I shall try to despatch a post or two from there, if I can. There’s no broadband (in fact there are no phones, except the cabin telephonique out in the field), and I’m not sure how it’ll feel squeezing in some computer time between ‘Household Delights’ and ‘making flat the soil next to Big Meditation Hall’, but Hey, there’s a first for everything. I’ve had a browse around and not many bloggers seem to post when they’re on retreat, so we are in fact talking about a feminist exclusive here.

Watch this space….

(Or enjoy eating my feed)

A carnival!

December 7th, 2006

funnymums.jpgCourtesy of Ginger over at Diary of a Freak Magnet, we are brought the latest Carnival of Feminists - humour, satire and smiles a plenty with this one.
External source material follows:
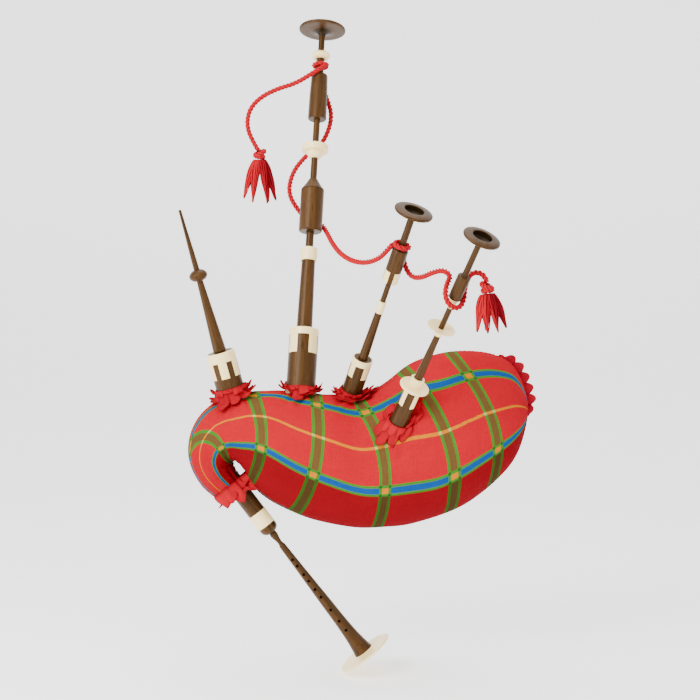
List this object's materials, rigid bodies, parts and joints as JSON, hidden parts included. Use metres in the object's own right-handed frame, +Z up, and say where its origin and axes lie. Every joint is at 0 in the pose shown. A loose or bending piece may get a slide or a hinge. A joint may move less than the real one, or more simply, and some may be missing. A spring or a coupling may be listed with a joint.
{
  "type": "bagpipes",
  "caption": "Bagpipes with a tartan-covered bag, wooden drones, a blowpipe and a chanter with a flared sole, ivory-coloured mounts and red silk cord with tassels.",
  "frame": {"origin": "middle of the bag, where the player's arm presses on it", "axes": "+Z up, along the bass drone's height; +X towards the back end of the bag, away from the chanter; -Y towards the listener's side, the side that the tenor drones lean to"},
  "size_m": [0.5963, 0.5171, 1.1335],
  "materials": {
    "drone_wood": "polished dark hardwood, straight grain along each pipe",
    "imitation_ivory": "polished, faint grain",
    "tartan_cover": "twill-woven wool tartan, matte",
    "bag_leather": "matte",
    "trim_fabric": "gathered felt and velvet, matte",
    "drone_cord": "twisted silky cord",
    "tassel_yarn": "soft yarn",
    "binding_twine": "waxed thread in close turns",
    "hemp_lapping": "waxed hemp thread",
    "reed_cane": "bare cane",
    "valve_leather": "soft, matte"
  },
  "bodies": {
    "root": {"bag": "bag_leather", "bag_cover": "tartan_cover", "cover_rear_frill": "trim_fabric", "stock_bindings": "binding_twine", "bass_frill": "trim_fabric", "middle_tenor_frill": "trim_fabric", "outer_tenor_frill": "trim_fabric", "blowpipe_frill": "trim_fabric", "chanter_frill": "trim_fabric", "bass_stock": "drone_wood", "bass_stock_ferrule": "imitation_ivory", "middle_tenor_stock": "drone_wood", "middle_tenor_stock_ferrule": "imitation_ivory", "outer_tenor_stock": "drone_wood", "outer_tenor_stock_mount": "imitation_ivory", "blowpipe_stock": "drone_wood", "blowpipe_stock_ferrule": "imitation_ivory", "chanter_stock": "drone_wood", "chanter_stock_band": "imitation_ivory"},
    "bass_bottom": {"bass_bottom_joint": "drone_wood", "bass_bottom_ring": "imitation_ivory", "bass_bottom_hemp": "hemp_lapping", "bass_reed": "reed_cane"},
    "bass_middle": {"bass_middle_joint": "drone_wood", "bass_middle_mount": "imitation_ivory", "bass_middle_hemp": "hemp_lapping", "cord_bass_span": "drone_cord"},
    "bass_top": {"bass_top_joint": "drone_wood", "bass_neck_ring": "imitation_ivory", "bass_bell": "drone_wood", "cord_bass_run": "drone_cord", "cord_left_tail": "drone_cord", "left_tassel": "tassel_yarn"},
    "middle_tenor_bottom": {"middle_tenor_bottom_joint": "drone_wood", "middle_tenor_pin_ring": "imitation_ivory", "middle_tenor_hemp": "hemp_lapping", "middle_tenor_reed": "reed_cane"},
    "middle_tenor_top": {"middle_tenor_top_joint": "drone_wood", "middle_tenor_top_inlays": "imitation_ivory", "middle_tenor_bell": "drone_wood", "cord_middle_span": "drone_cord", "cord_tenor_span": "drone_cord"},
    "outer_tenor_bottom": {"outer_tenor_bottom_joint": "drone_wood", "outer_tenor_saucer": "imitation_ivory", "outer_tenor_hemp": "hemp_lapping", "outer_tenor_reed": "reed_cane"},
    "outer_tenor_top": {"outer_tenor_top_joint": "drone_wood", "outer_tenor_top_ring": "imitation_ivory", "outer_tenor_bell": "drone_wood", "cord_outer_loop": "drone_cord", "right_tassel": "tassel_yarn"},
    "blowpipe": {"blowpipe_tube": "drone_wood", "blowpipe_bead": "drone_wood", "mouthpiece": "drone_wood", "blowpipe_hemp": "hemp_lapping"},
    "blowpipe_valve": {"valve_flap": "valve_leather"},
    "chanter": {"chanter": "drone_wood", "chanter_hemp": "hemp_lapping", "chanter_reed": "reed_cane", "chanter_sole": "imitation_ivory"}
  },
  "joints": [
    {"name": "bass_bottom_turn", "type": "hinge", "parent": "root", "child": "bass_bottom", "pos_m": [-0.101, 0.008, 0.111], "axis": [0.0517, 0.2924, 0.9549], "continuous": true},
    {"name": "bass_middle_slide", "type": "slide", "parent": "root", "child": "bass_middle", "axis": [0.0517, 0.2924, 0.9549], "range_m": [-0.025, 0.03], "deforming": ["cord_bass_span"]},
    {"name": "bass_top_slide", "type": "slide", "parent": "bass_middle", "child": "bass_top", "axis": [0.0517, 0.2924, 0.9549], "range_m": [-0.026, 0.024], "deforming": ["cord_bass_run"]},
    {"name": "middle_tenor_bottom_turn", "type": "hinge", "parent": "root", "child": "middle_tenor_bottom", "pos_m": [-0.014, -0.012, 0.1065], "axis": [0.2853, -0.4067, 0.8678], "continuous": true},
    {"name": "middle_tenor_top_slide", "type": "slide", "parent": "root", "child": "middle_tenor_top", "axis": [0.2853, -0.4067, 0.8678], "range_m": [-0.024, 0.022], "deforming": ["cord_middle_span", "cord_tenor_span"]},
    {"name": "outer_tenor_bottom_turn", "type": "hinge", "parent": "root", "child": "outer_tenor_bottom", "pos_m": [0.061, -0.088, 0.058], "axis": [0.3367, -0.4384, 0.8333], "continuous": true},
    {"name": "outer_tenor_top_slide", "type": "slide", "parent": "root", "child": "outer_tenor_top", "axis": [0.3367, -0.4384, 0.8333], "range_m": [-0.021, 0.018], "deforming": ["cord_outer_loop"]},
    {"name": "blowpipe_turn", "type": "hinge", "parent": "root", "child": "blowpipe", "pos_m": [-0.22, -0.005, 0.108], "axis": [-0.2578, -0.0872, 0.9623], "continuous": true},
    {"name": "valve_flap_hinge", "type": "hinge", "parent": "blowpipe", "child": "blowpipe_valve", "pos_m": [-0.22303, 0.0014, 0.1193], "axis": [0.9659, 0, 0.2588], "range_deg": [0, 45]},
    {"name": "chanter_turn", "type": "hinge", "parent": "root", "child": "chanter", "pos_m": [-0.206, 0, -0.0655], "axis": [0.6046, 0, -0.7965], "continuous": true}
  ]
}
If you giggle at this picture, (courtesy of Ginger) you’re sure to love it. Schmoozy on over there and check it out!



This one’s for someone called Dom,

an old friend who sent me an email a few days back. If I remember correctly, our first encounter was a couple of eons ago when, at 2 in the morning, it seemed (to me) like a good idea to knock on the tiny fire-escape door between our college rooms to ask him if, by any chance, a little Something from his free student union ‘freshers pack’ might be going spare…

I was moved by his email’s kind words and tickled by his insightful analysis of Hackney trains ( “full of character and characters; Christian preachers, burqa-wearing mothers with denim-clad toddlers, young Afro-Caribbean guys who have been working so hard that they sleep standing - and me, the only suit-wearer, feeling a bit like I’ve been sent to do a survey…”).

But it was this question that hit my nail on my head (as-it-were),

Tasha, in almost-total ignorance of your life right now, I have to ask one thing: Is there room in your life for humour and the unexpected? (So inextricably linked, I know, but I couldn’t decide which one should take priority). For me, this has been my salvation in all the big moments. If not, I will have to come find you, jump out from behind trees and tell you jokes.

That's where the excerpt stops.